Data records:
* START *
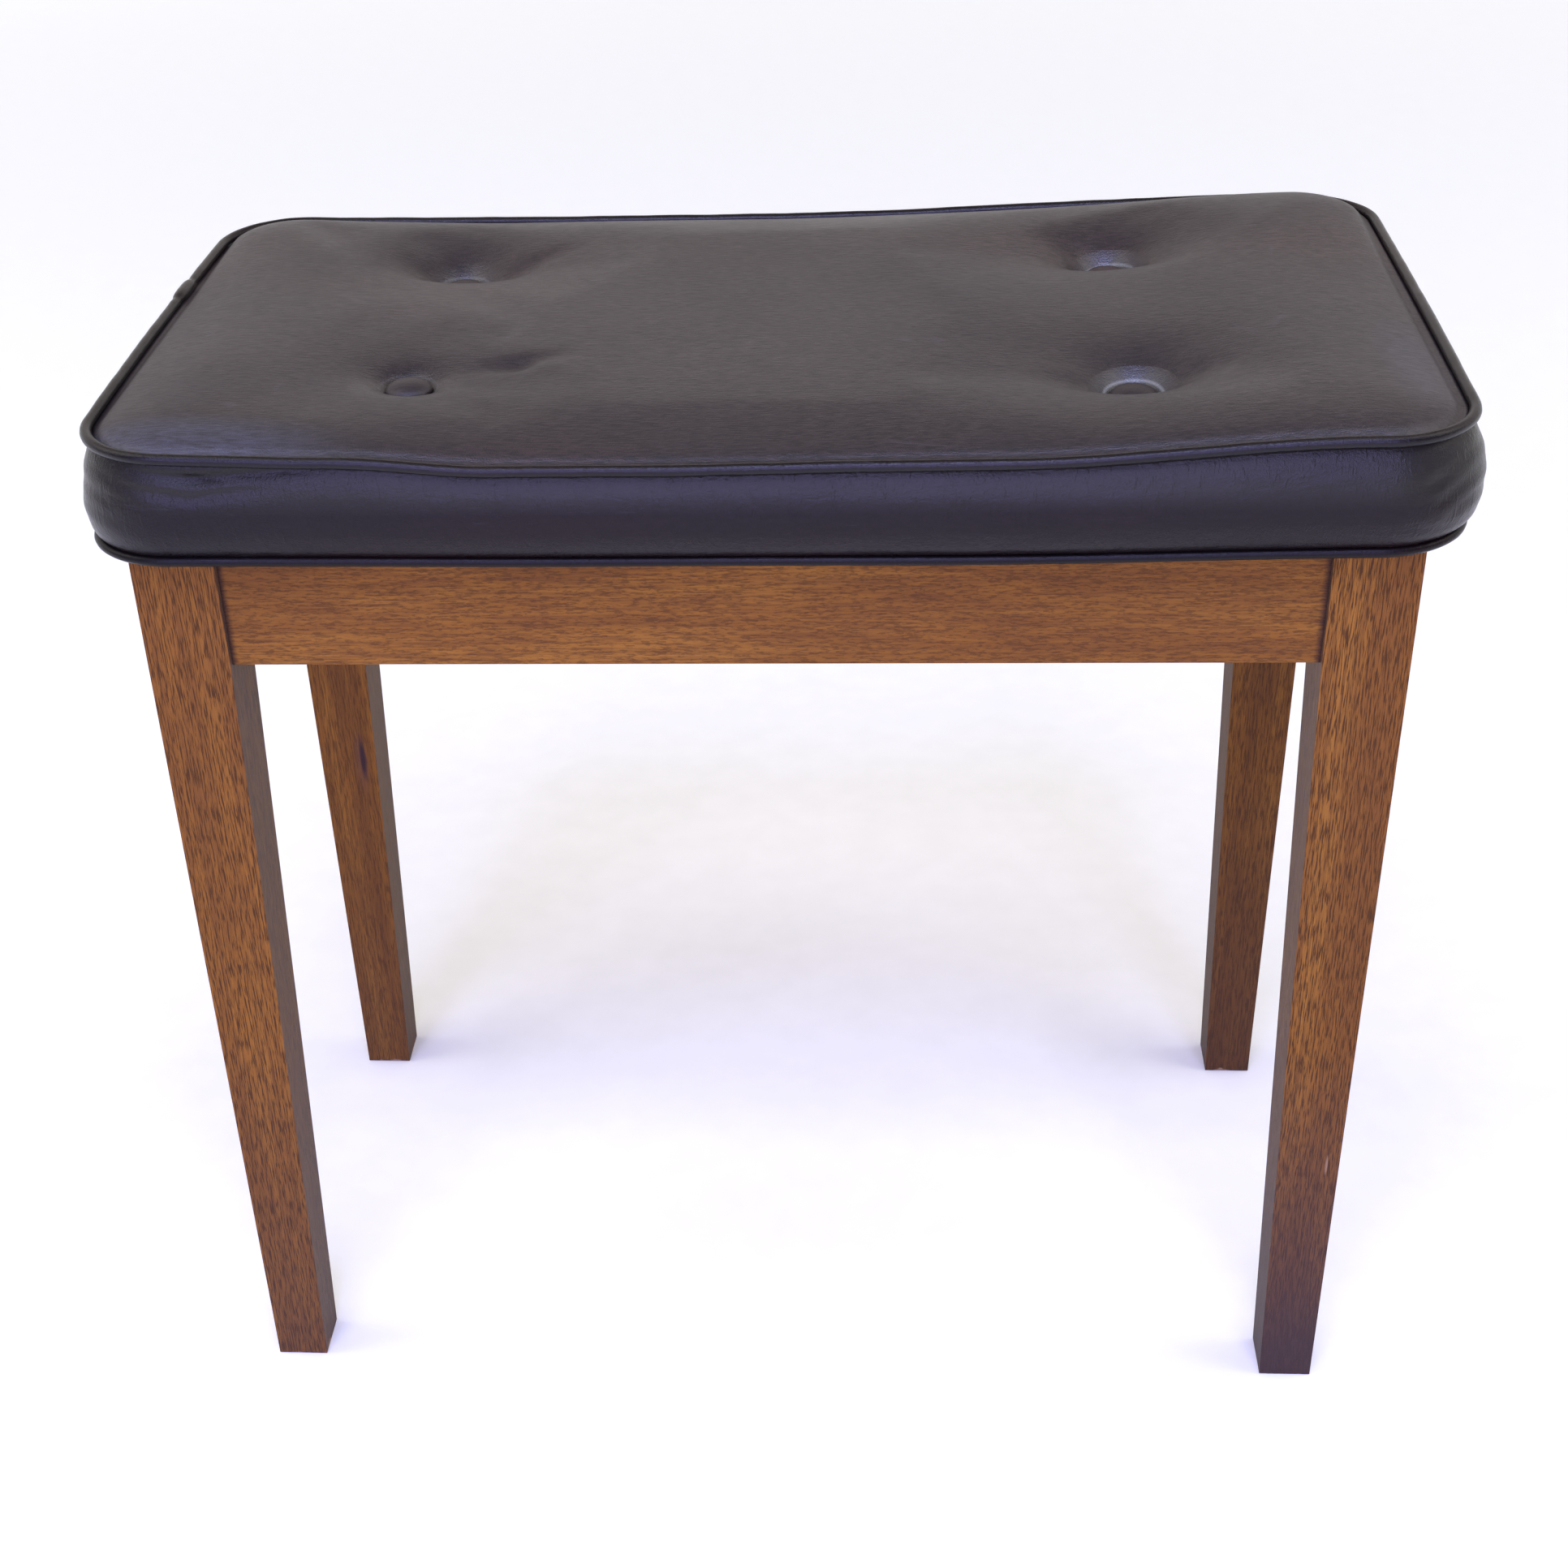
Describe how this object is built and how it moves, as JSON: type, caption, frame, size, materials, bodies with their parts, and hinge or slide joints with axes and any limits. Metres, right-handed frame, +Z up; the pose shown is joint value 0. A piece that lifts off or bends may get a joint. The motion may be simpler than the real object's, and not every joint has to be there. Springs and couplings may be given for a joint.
{
  "type": "piano bench",
  "caption": "Rectangular piano bench: a piped, boxed and button-tufted vinyl seat fixed on a beech frame with tapered legs.",
  "frame": {"origin": "on the floor, under the middle of the seat", "axes": "+X along the long side to the sitter's right as seen from the front, +Y from the front to the back, +Z up"},
  "size_m": [0.5688, 0.3108, 0.515],
  "materials": {
    "stained_beech": "mid-brown stain under a satin lacquer",
    "raw_beech": "bare, sawn",
    "plywood": "bare, sanded",
    "foam": "open-cell polyurethane foam",
    "vinyl": "finely grained leatherette, semi-matte",
    "piping_vinyl": "smooth leatherette over a cord, satin",
    "twine": "waxed upholstery twine",
    "steel": "zinc-plated, slightly dull"
  },
  "bodies": {
    "root": {"leg_front_left": "stained_beech", "leg_front_right": "stained_beech", "leg_back_left": "stained_beech", "leg_back_right": "stained_beech", "front_apron": "stained_beech", "back_apron": "stained_beech", "left_apron": "stained_beech", "right_apron": "stained_beech", "apron_dowels": "raw_beech", "corner_block_front_left": "raw_beech", "corner_block_front_right": "raw_beech", "corner_block_back_left": "raw_beech", "corner_block_back_right": "raw_beech", "corner_block_screws": "steel", "seat_fixing_screws": "steel", "seat_board": "plywood", "foam_pad": "foam", "top_cover": "vinyl", "boxing_band": "vinyl", "top_piping": "piping_vinyl", "bottom_piping": "piping_vinyl", "cover_margin": "vinyl", "cover_staples": "steel", "button_front_left": "vinyl", "button_front_right": "vinyl", "button_back_left": "vinyl", "button_back_right": "vinyl", "button_twines": "twine", "button_washers": "steel"}
  },
  "joints": []
}
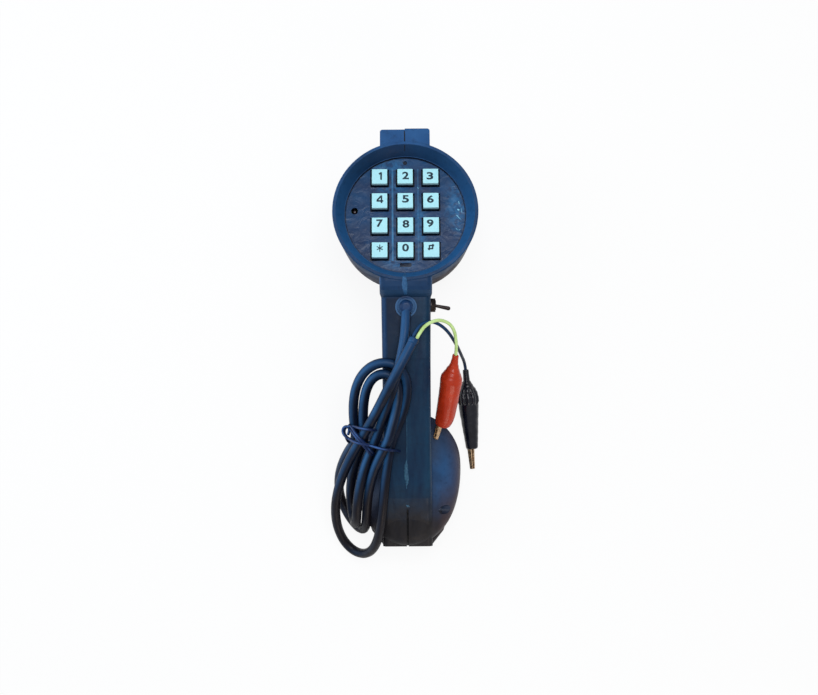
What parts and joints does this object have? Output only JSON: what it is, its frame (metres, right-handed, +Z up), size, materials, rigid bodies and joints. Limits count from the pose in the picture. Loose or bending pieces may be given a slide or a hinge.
* END *
WHAT YOU HAVE TO DO: Print the listing above in its entirety, with every line exact.

EXPECTED OUTPUT:
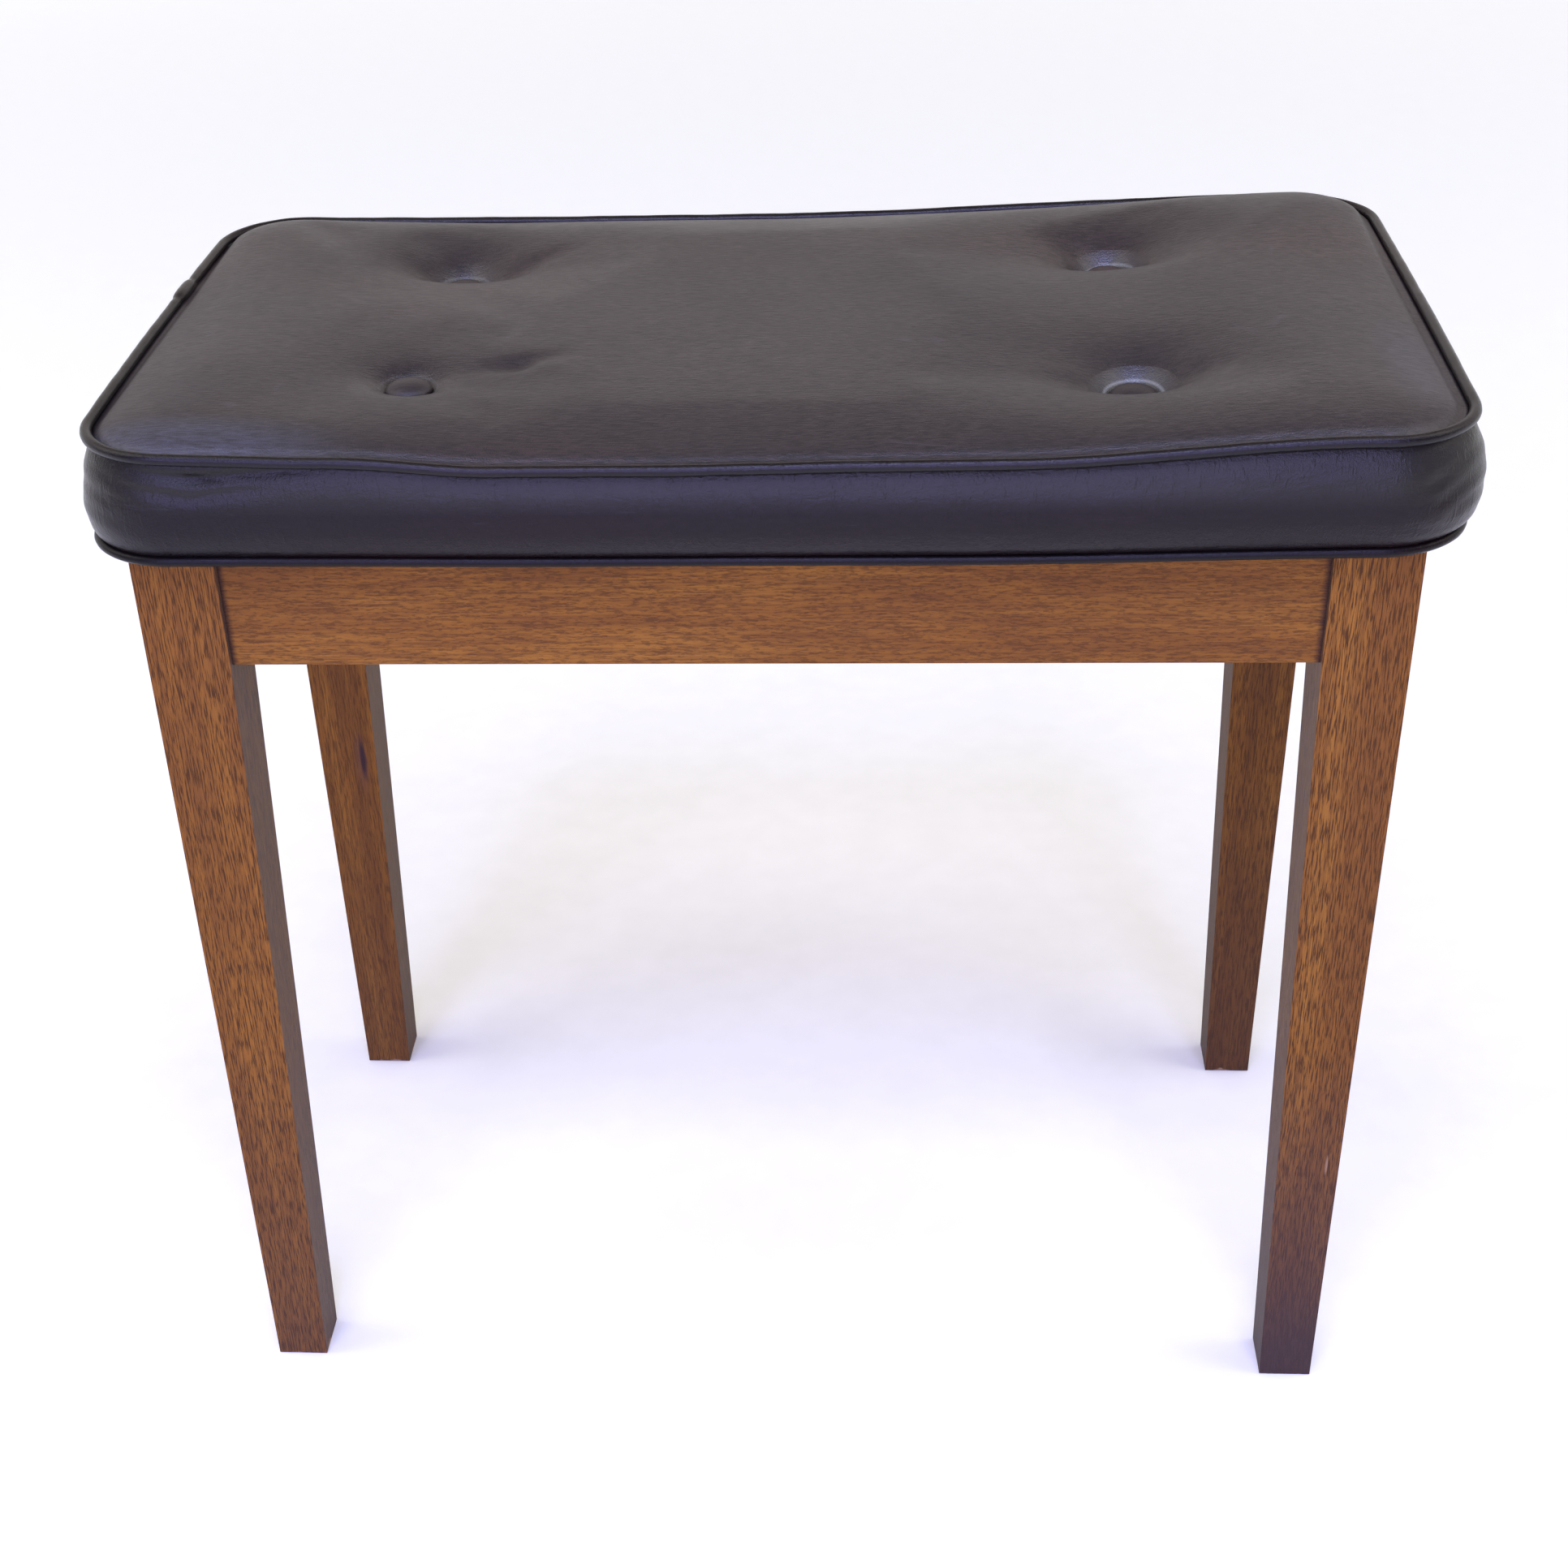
Describe how this object is built and how it moves, as JSON: type, caption, frame, size, materials, bodies with their parts, and hinge or slide joints with axes and any limits. Metres, right-handed frame, +Z up; the pose shown is joint value 0. A piece that lifts off or bends may get a joint. The motion may be simpler than the real object's, and not every joint has to be there. Springs and couplings may be given for a joint.
{
  "type": "piano bench",
  "caption": "Rectangular piano bench: a piped, boxed and button-tufted vinyl seat fixed on a beech frame with tapered legs.",
  "frame": {"origin": "on the floor, under the middle of the seat", "axes": "+X along the long side to the sitter's right as seen from the front, +Y from the front to the back, +Z up"},
  "size_m": [0.5688, 0.3108, 0.515],
  "materials": {
    "stained_beech": "mid-brown stain under a satin lacquer",
    "raw_beech": "bare, sawn",
    "plywood": "bare, sanded",
    "foam": "open-cell polyurethane foam",
    "vinyl": "finely grained leatherette, semi-matte",
    "piping_vinyl": "smooth leatherette over a cord, satin",
    "twine": "waxed upholstery twine",
    "steel": "zinc-plated, slightly dull"
  },
  "bodies": {
    "root": {"leg_front_left": "stained_beech", "leg_front_right": "stained_beech", "leg_back_left": "stained_beech", "leg_back_right": "stained_beech", "front_apron": "stained_beech", "back_apron": "stained_beech", "left_apron": "stained_beech", "right_apron": "stained_beech", "apron_dowels": "raw_beech", "corner_block_front_left": "raw_beech", "corner_block_front_right": "raw_beech", "corner_block_back_left": "raw_beech", "corner_block_back_right": "raw_beech", "corner_block_screws": "steel", "seat_fixing_screws": "steel", "seat_board": "plywood", "foam_pad": "foam", "top_cover": "vinyl", "boxing_band": "vinyl", "top_piping": "piping_vinyl", "bottom_piping": "piping_vinyl", "cover_margin": "vinyl", "cover_staples": "steel", "button_front_left": "vinyl", "button_front_right": "vinyl", "button_back_left": "vinyl", "button_back_right": "vinyl", "button_twines": "twine", "button_washers": "steel"}
  },
  "joints": []
}
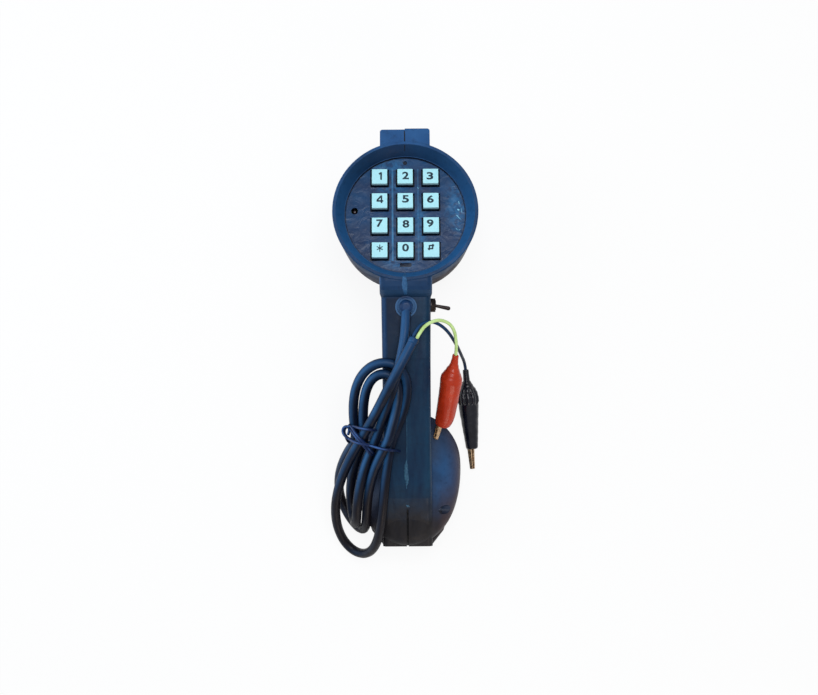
What parts and joints does this object have? Output only JSON: what it is, its frame (metres, right-handed, +Z up), size, materials, rigid bodies and joints. Limits count from the pose in the picture. Loose or bending pieces may be given a slide or a hinge.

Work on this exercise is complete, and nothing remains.